Storage cost per user

TBD

AWS cost simulation

TBD

Strategies to reduce the number of requests per second

Given that we control part of the clients that will be making requests to our cloud services, we can implement some strategies to reduce the number of these requests.

Sensor stations

  • Sensor stations may implement different strategies to limit the number of requests to the SW services. For example, a sensor station may choose to batch observations during night time or if no change is found with respect to a previous observation.

  • The cloud service may also implement a protocol to balance the load by spreading the number of requests coming from sensor stations in time. Because we know the number of active sensor stations at any given time and we know the ideal refresh rate, we can create and provide different time windows for different sensor stations to make their requests. This way we will avoid traffic spikes caused by sensor stations or the worst case scenario where all the sensor stations push their observation data at a exact time. For example, let's say that we expect to have 1K active sensor stations. And we want to get observations every 20 seconds. We will be creating 1k different windows of 20 milliseconds each for sensor observations. Each sensor station will need to ask to the cloud service for one of these time windows to push its observations. With these numbers, if we follow this protocol, we will be constantly receiving ~50 sensor stations observations every second. Note that for low refresh rates (< 2 or 3 seconds) and/or low number of active sensors it may not make sense to implement something like this.

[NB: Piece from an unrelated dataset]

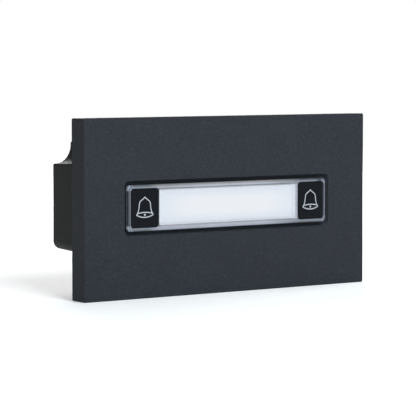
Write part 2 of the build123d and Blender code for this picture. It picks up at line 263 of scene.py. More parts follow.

  • While sensor stations may batch requests or have a very high refresh rate, we still want to provide close to real time data. To achieve that, the cloud service could request a sensor station to send its latest queued observations by sending a push notification (via MQTT?).

Web app.

  • The SW web app can implement offline support (via Service Workers and Cache APIs) to reduce the number of requests required to the cloud service.